Sin in our country is nothing new
Finally, I just have to get off my chest how offended I am as a Christian at ministers today who are shouting at the top of their lungs that “America is turning its back on God and we are going to be punished.” This is nonsense, because we have always struggled to live up to our faith and had “our backs turned on God.” For over 80 years, we as a country allowed persons to own other persons and treat them like property. My ancestors, three of whom fought for the Confederacy, probably held these convictions as “good” Baptist laymen. I do not know whether they owned slaves, but I do know that many did and picked who of their “property” to breed in the same way that I pick which bull to mate with which cows on my ranch. We and all nations have always been made up of sinful people, and still are.
God has never been pleased with all of the actions of any country and never will be. We are all sinners and incapable of pleasing God perfectly, despite our best efforts, but we must strive to overcome our natures and treat all persons with love and grace, for that is the heart of the Gospel.
Freedom worth celebrating
What we truly can celebrate every July 4 is the religious freedom we have as Americans that has kept us from killing each other over religion for nearly 250 years.
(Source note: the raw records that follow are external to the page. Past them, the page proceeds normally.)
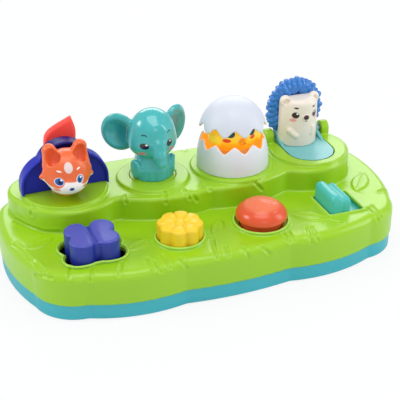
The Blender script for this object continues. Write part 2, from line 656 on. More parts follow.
def tubeRing(name, path, height, radius, sides=10):
    # closed round bead along a flat closed path
    count = len(path)
    way = np.roll(path, -1, 0) - np.roll(path, 1, 0)
    way /= np.linalg.norm(way, axis=1)[:, None]
    out = np.stack([way[:, 1], -way[:, 0]], 1)
    points, faces = [], []
    for j in range(sides):
        turn = 2 * math.pi * j / sides
        ring = path + out * radius * math.cos(turn)
        points.append(np.column_stack([ring, np.full(count, height + radius * math.sin(turn))]))
        for i in range(count):
            n, m = (i + 1) % count, (j + 1) % sides
            faces.append((j * count + i, j * count + n, m * count + n, m * count + i))
    return meshFrom(name, np.concatenate(points) * unit, np.array(faces))


def circlePath(x, y, radius):
    turns = ringTurns(120)
    return np.stack([x + radius * np.cos(turns), y + radius * np.sin(turns)], 1)


def slotPath(grow, corner):
    x0, x1, y0, y1 = lipValues["slot"]
    path = []
    for cx, cy, sx, sy, first in ((x1, y1, 1, 1, 0), (x0, y1, -1, 1, 90), (x0, y0, -1, -1, 180), (x1, y0, 1, -1, 270)):
        for i in range(7):
            c, s = cosSin(first + 15 * i)
            path.append((cx + sx * (grow - corner) + corner * c, cy + sy * (grow - corner) + corner * s))
    return np.array(path)


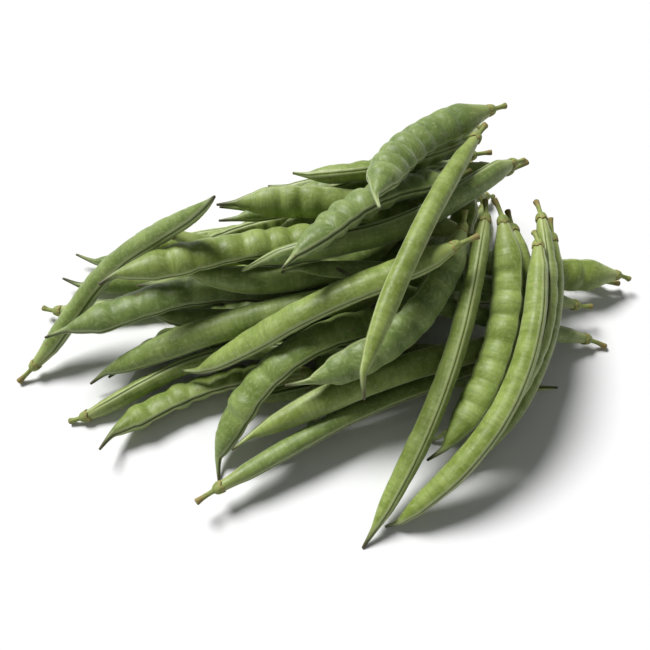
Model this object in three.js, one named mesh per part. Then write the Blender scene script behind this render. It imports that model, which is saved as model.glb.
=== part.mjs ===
// Green bean bundle: a loose bunch of freshly picked green bean pods, lying in a low heap.
// Millimetres, +Z up. The origin is at the middle of the heap's footprint, on the surface.
// The sizes below are those of full-grown pods. The finished heap is brought to PICKED_SIZE of them.
// Every pod is drawn from its kind's sizes, grown along a bent and twisted middle line, and then
// dropped on the heap, where it slides and rolls as a rigid body until it lies on the others.
import * as THREE from 'three';

// ---- The heap: a bed of pods, and a fan of pods over it whose stalk ends gather ----
const POD_COUNT = 54;
const RANDOM_SEED = 205;
const PICKED_SIZE = 0.85;         // pods picked young, as a share of the full-grown sizes
const BED_COUNT = 38;             // pods that lie under the fan
const BED_HALF_LENGTH = 62;       // their middles fall inside an oval of this half length along X
const BED_HALF_WIDTH = 40;        // and this half width along Y
const BED_HEADING = 204;          // degrees from +X in which most of them point, stalk to tip
const BED_SPREAD = 16;            // those at the right end point this much further round
const BED_BACK = 12;              // those at the back point this much nearer to -X
const BED_SCATTER = 8;            // random degrees either side
const REVERSED_EVERY = 5;         // one bed pod in so many lies the other way round
const FAN_STALKS = { x: 72, y: 44, scatter: 18 };  // where the upper pods' stalk ends gather
const FAN_HEADING = { first: 190, last: 262 };     // the upper pods point between these
const POD_GAP = 0.42;             // clear gap that pods keep to each other
const PRESSED_FLAT = 0.75;        // a pod's underside this close to the surface is flat on it

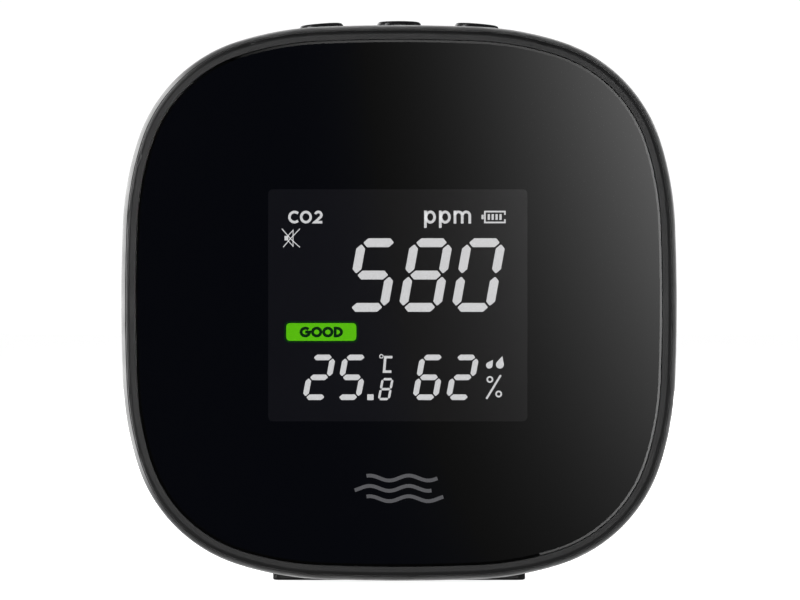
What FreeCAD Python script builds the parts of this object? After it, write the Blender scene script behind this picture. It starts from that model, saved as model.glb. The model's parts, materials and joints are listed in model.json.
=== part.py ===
"""Desktop carbon dioxide monitor, modelled as the pieces it is assembled from.

Millimetres. +X is to the right of someone facing the display, the display faces -Y and
+Z is up. The origin is on the table, under the middle of the body.
"""
import FreeCAD, Part
import math
import os
import Sketcher

Vector = FreeCAD.Vector

# Name, value and meaning of every driving dimension.
DIMENSIONS = (
    ("half_width", 47.5, "half the width and height of the body's widest section"),
    ("side_arc", 321.6, "radius of each nearly straight side of the outline"),
    ("shoulder_arc", 54, "radius between a side and a corner"),
    ("corner_arc", 26.29, "radius of each corner"),
    ("corner_centre", 19.65, "how far each corner's centre is from the outline's centre, along X and Z"),
    ("centre_height", 47.65, "height of the outline's centre above the table"),
    ("body_depth", 42, "lens face to back face"),
    ("wall", 2, "rear shell's wall"),
    ("widest_depth", 9, "widest section behind the lens face"),
    ("bulge_radius", 22, "rounding from the widest section in to the parting line"),
    ("draft_angle", 1.5, "taper of the side wall towards the back"),
    ("rear_radius", 10, "rounding of the back edge"),
    ("parting_depth", 2.5, "rear shell's edge behind the lens face"),
    ("parting_gap", 0.2, "shadow gap between the two housings"),
    ("lens_thickness", 1.6, "front lens"),
    ("lens_proud", 0.45, "how far the lens stands out of its bezel"),
    ("lens_bevel", 0.45, "bevel on the lens edge"),
    ("lens_inset", 2.9, "outline to lens edge"),
    ("recess_inset", 2.8, "outline to the edge of the lens recess"),
    ("tape_thickness", 0.2, "double-sided tape under the lens"),
    ("tape_inset", 3.5, "outline to tape edge"),
    ("rim_inset", 1.25, "outline to the bezel's side"),
    ("rim_round", 0.7, "rounding of the bezel's front edge"),
    ("cover_wall", 1.8, "front cover's wall behind the lens"),
    ("lip_inset", 3.5, "outline to the locating lip"),
    ("lip_width", 1.4, "locating lip's thickness"),
    ("lip_depth", 2.5, "locating lip's reach into the shell"),
    ("display_drop", 0.4, "display centre below the outline's centre"),
    ("display_shift", -0.2, "display centre from the outline's centre, along X"),
    ("display_gap", 0.15, "front polariser behind the lens tape"),
    ("glass_width", 48, "display cell's width"),
    ("front_glass_height", 47.6, "front glass, which has the contact ledges"),
    ("rear_glass_height", 42, "rear glass"),
    ("glass_thickness", 1.1, "each glass"),
    ("film", 0.2, "polariser, diffuser and reflector sheets"),
    ("filter_film", 0.1, "green filter behind the status bar"),
    ("guide_width", 46.4, "space for the light guide and its lamps"),
    ("guide_height", 41.2, "light guide"),
    ("guide_thickness", 2.6, "light guide"),
    ("lamp_space", 1, "strip beside the light guide for its lamps"),
    ("frame_width", 50.6, "display frame"),
    ("frame_height", 49.2, "display frame"),
    ("zebra_height", 22.6, "display centre to each elastomer strip"),
    ("zebra_thickness", 1.7, "elastomer strip"),
    ("zebra_width", 44, "elastomer strip"),
    ("board_standoff", 5.2, "front cover's wall to the main board"),
    ("board_thickness", 1.6, "main board"),
    ("board_width", 72, "main board"),
    ("board_height", 52, "main board"),
    ("board_corner", 12, "corner cut off the main board to clear a case post"),
    ("board_screw_across", 33, "main board's screws from the middle, along X"),
    ("board_screw_up", 12, "main board's screws from the middle, along Z"),
    ("case_screw_place", 28, "case screws from the outline's centre, along X and Z"),
    ("post_diameter", 7.2, "case screw posts"),
    ("post_joint", 13, "where the two sets of posts meet, behind the lens face"),
    ("screw_seat", 21, "case screws' head seat behind the lens face"),
    ("head_bore", 5.4, "counterbore for a case screw's head"),
    ("case_shank", 2.6, "case screw"),
    ("small_shank", 1.6, "board screws"),
    ("running_gap", 0.1, "clearance round a small screw or between assembled faces"),
    ("button_spacing", 13.5, "button pitch along X"),
    ("button_diameter", 7.7, "button cap"),
    ("button_gap", 0.2, "clearance round a button cap"),
    ("button_top", 96.4, "top of the centre button above the table"),
    ("side_button_drop", 0.42, "side buttons' middles below the centre button's top"),
    ("button_tilt", 4.5, "slope of the side buttons' tops, degrees"),
    ("button_round", 0.6, "rounding of a button's top edge"),
    ("flange_top", 91.9, "retaining flange's upper face above the table"),
    ("flange_thickness", 0.8, "retaining flange"),
    ("flange_diameter", 9, "retaining flange"),
    ("stem_diameter", 4, "button stem"),
    ("collar_diameter", 10, "guide collar round each button"),
    ("touch_gap", 0.05, "gap between faces that meet when a button is pressed"),
    ("button_board_top", 85, "button board's upper face above the table"),
    ("small_board", 1.2, "button board"),
    ("button_board_width", 50, "button board along X"),
    ("button_board_depth", 12, "button board along Y"),
    ("button_post", 22, "button board's posts from the middle, along X"),
    ("switch_width", 6, "tactile switch body"),
    ("switch_height", 3.4, "tactile switch body"),
    ("switch_plate", 0.2, "switch cover plate"),
    ("plunger_diameter", 3.5, "switch plunger"),
    ("plunger_height", 4.2, "switch plunger's top above the button board"),
    ("switch_travel", 0.35, "how far a switch presses"),
    ("sensor_across", -8, "gas sensor from the middle, along X"),
    ("sensor_up", -9.5, "gas sensor from the outline's centre, along Z"),
    ("sensor_width", 34, "sensor board"),
    ("sensor_height", 20, "sensor board"),
    ("sensor_standoff", 2.5, "pin header between the main board and the sensor board"),
    ("thin_board", 1, "sensor and power boards"),
    ("chamber_width", 30, "sensor's gas chamber"),
    ("chamber_height", 17, "sensor's gas chamber"),
    ("chamber_depth", 7.5, "sensor's gas chamber"),
    ("pin_pitch", 2.54, "pin header"),
    ("battery_width", 46, "pouch cell"),
    ("battery_height", 34, "pouch cell"),
    ("battery_thickness", 8, "pouch cell"),
    ("battery_up", 19.35, "pouch cell's middle from the outline's centre, along Z"),
    ("battery_tape", 0.4, "foam tape behind the pouch cell"),
    ("usb_height", 17, "USB-C socket's centre above the table"),
    ("usb_width", 8.94, "USB-C socket shell"),
    ("usb_thickness", 3.26, "USB-C socket shell"),
    ("usb_length", 7.35, "USB-C socket shell"),
    ("usb_recess", 0.7, "socket's mouth below the back face"),
    ("power_board_width", 26, "power board along X"),
    ("power_board_depth", 13.6, "power board along Y"),
    ("slot_width", 34, "vent slots"),
    ("slot_height", 1.8, "vent slots"),
    ("slot_pitch", 3.6, "vent slots"),
    ("slot_up", -20, "lowest vent slot from the outline's centre, along Z"),
    ("foot_width", 43.4, "foot along X"),
    ("foot_depth", 21, "foot along Y"),
    ("foot_front", 12, "foot's front behind the lens face"),
    ("foot_lift", 0.05, "foot's underside above the table"),
    ("plug_width", 38, "part of the foot that sits in the shell"),
    ("plug_depth", 17.6, "part of the foot that sits in the shell"),
    ("plug_top", 2.35, "top of the foot's plug above the table"),
    ("mat_width", 35, "rubber mat"),
    ("mat_depth", 15, "rubber mat"),
    ("mat_thickness", 0.8, "rubber mat"),
    ("foot_screw_place", 12, "foot screws from the middle, along X"),
)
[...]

That is a truly remarkable thing in the world today.
What we can celebrate is the freedom to proclaim our faith and be protected in so doing as long as we do not try to enforce our beliefs on others by power of government.
What we can celebrate is that this freedom has led to many individuals truly having a personal relationship with a living God, people who are striving to make our world and country a truly more loving and caring community.
What we can celebrate is the wisdom of our Founding Fathers in separating government from religion so that we might all be free to believe as we so choose.